[START OF Material provided]

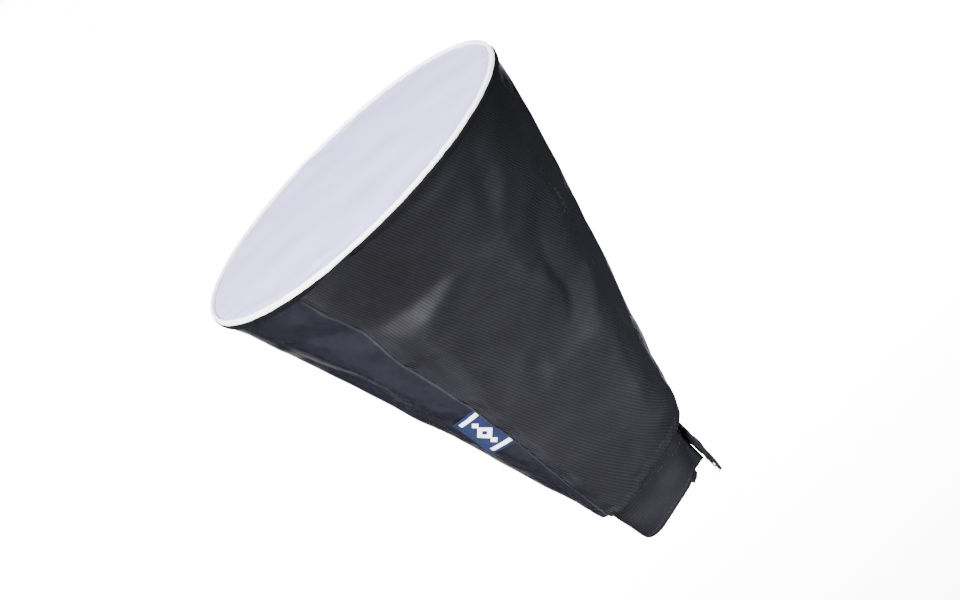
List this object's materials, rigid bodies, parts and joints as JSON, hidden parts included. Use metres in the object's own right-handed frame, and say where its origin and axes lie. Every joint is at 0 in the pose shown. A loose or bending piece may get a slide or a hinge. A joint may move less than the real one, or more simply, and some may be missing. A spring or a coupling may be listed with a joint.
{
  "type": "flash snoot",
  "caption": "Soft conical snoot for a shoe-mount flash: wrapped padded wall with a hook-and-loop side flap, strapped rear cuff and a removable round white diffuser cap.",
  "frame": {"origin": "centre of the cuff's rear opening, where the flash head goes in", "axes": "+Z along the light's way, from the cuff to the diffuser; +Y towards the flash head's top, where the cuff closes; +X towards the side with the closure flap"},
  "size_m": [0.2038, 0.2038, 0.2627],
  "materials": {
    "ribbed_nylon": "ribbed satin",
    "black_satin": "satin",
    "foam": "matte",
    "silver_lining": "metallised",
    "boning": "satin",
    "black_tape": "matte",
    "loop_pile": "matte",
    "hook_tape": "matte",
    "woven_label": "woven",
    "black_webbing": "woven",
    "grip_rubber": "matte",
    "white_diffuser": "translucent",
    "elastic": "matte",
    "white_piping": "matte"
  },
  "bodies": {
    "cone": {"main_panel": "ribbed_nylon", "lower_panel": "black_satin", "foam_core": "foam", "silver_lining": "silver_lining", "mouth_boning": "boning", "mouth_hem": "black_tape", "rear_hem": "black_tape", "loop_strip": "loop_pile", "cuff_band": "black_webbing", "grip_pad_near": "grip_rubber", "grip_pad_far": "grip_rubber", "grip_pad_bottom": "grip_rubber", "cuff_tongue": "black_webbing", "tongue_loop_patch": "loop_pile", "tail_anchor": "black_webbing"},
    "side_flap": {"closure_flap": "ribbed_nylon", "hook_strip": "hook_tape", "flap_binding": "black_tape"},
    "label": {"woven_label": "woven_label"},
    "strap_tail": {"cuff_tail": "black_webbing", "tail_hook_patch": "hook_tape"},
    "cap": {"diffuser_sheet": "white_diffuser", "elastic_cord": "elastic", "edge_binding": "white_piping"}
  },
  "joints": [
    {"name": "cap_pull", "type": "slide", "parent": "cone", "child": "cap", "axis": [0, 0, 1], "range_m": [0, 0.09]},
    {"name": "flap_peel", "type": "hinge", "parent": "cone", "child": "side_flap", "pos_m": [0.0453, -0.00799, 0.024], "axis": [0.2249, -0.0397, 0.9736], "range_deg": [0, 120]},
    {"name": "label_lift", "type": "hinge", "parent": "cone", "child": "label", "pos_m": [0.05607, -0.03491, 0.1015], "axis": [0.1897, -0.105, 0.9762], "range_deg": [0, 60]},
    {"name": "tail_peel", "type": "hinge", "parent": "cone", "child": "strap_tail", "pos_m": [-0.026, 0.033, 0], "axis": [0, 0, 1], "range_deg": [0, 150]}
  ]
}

[END OF Material provided]

• [Directions] Copy down the material exactly as written.

• [Correct output]
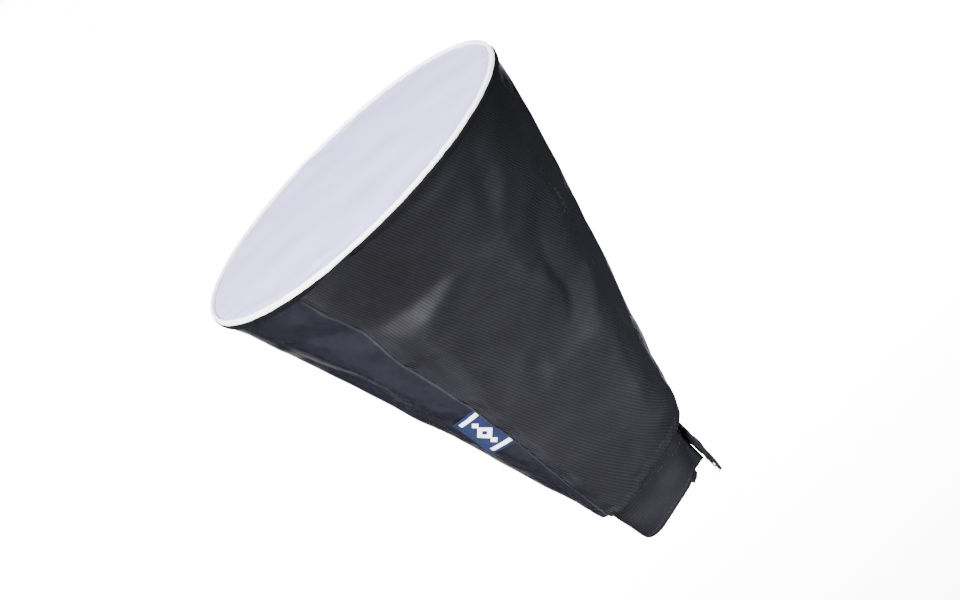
List this object's materials, rigid bodies, parts and joints as JSON, hidden parts included. Use metres in the object's own right-handed frame, and say where its origin and axes lie. Every joint is at 0 in the pose shown. A loose or bending piece may get a slide or a hinge. A joint may move less than the real one, or more simply, and some may be missing. A spring or a coupling may be listed with a joint.
{
  "type": "flash snoot",
  "caption": "Soft conical snoot for a shoe-mount flash: wrapped padded wall with a hook-and-loop side flap, strapped rear cuff and a removable round white diffuser cap.",
  "frame": {"origin": "centre of the cuff's rear opening, where the flash head goes in", "axes": "+Z along the light's way, from the cuff to the diffuser; +Y towards the flash head's top, where the cuff closes; +X towards the side with the closure flap"},
  "size_m": [0.2038, 0.2038, 0.2627],
  "materials": {
    "ribbed_nylon": "ribbed satin",
    "black_satin": "satin",
    "foam": "matte",
    "silver_lining": "metallised",
    "boning": "satin",
    "black_tape": "matte",
    "loop_pile": "matte",
    "hook_tape": "matte",
    "woven_label": "woven",
    "black_webbing": "woven",
    "grip_rubber": "matte",
    "white_diffuser": "translucent",
    "elastic": "matte",
    "white_piping": "matte"
  },
  "bodies": {
    "cone": {"main_panel": "ribbed_nylon", "lower_panel": "black_satin", "foam_core": "foam", "silver_lining": "silver_lining", "mouth_boning": "boning", "mouth_hem": "black_tape", "rear_hem": "black_tape", "loop_strip": "loop_pile", "cuff_band": "black_webbing", "grip_pad_near": "grip_rubber", "grip_pad_far": "grip_rubber", "grip_pad_bottom": "grip_rubber", "cuff_tongue": "black_webbing", "tongue_loop_patch": "loop_pile", "tail_anchor": "black_webbing"},
    "side_flap": {"closure_flap": "ribbed_nylon", "hook_strip": "hook_tape", "flap_binding": "black_tape"},
    "label": {"woven_label": "woven_label"},
    "strap_tail": {"cuff_tail": "black_webbing", "tail_hook_patch": "hook_tape"},
    "cap": {"diffuser_sheet": "white_diffuser", "elastic_cord": "elastic", "edge_binding": "white_piping"}
  },
  "joints": [
    {"name": "cap_pull", "type": "slide", "parent": "cone", "child": "cap", "axis": [0, 0, 1], "range_m": [0, 0.09]},
    {"name": "flap_peel", "type": "hinge", "parent": "cone", "child": "side_flap", "pos_m": [0.0453, -0.00799, 0.024], "axis": [0.2249, -0.0397, 0.9736], "range_deg": [0, 120]},
    {"name": "label_lift", "type": "hinge", "parent": "cone", "child": "label", "pos_m": [0.05607, -0.03491, 0.1015], "axis": [0.1897, -0.105, 0.9762], "range_deg": [0, 60]},
    {"name": "tail_peel", "type": "hinge", "parent": "cone", "child": "strap_tail", "pos_m": [-0.026, 0.033, 0], "axis": [0, 0, 1], "range_deg": [0, 150]}
  ]
}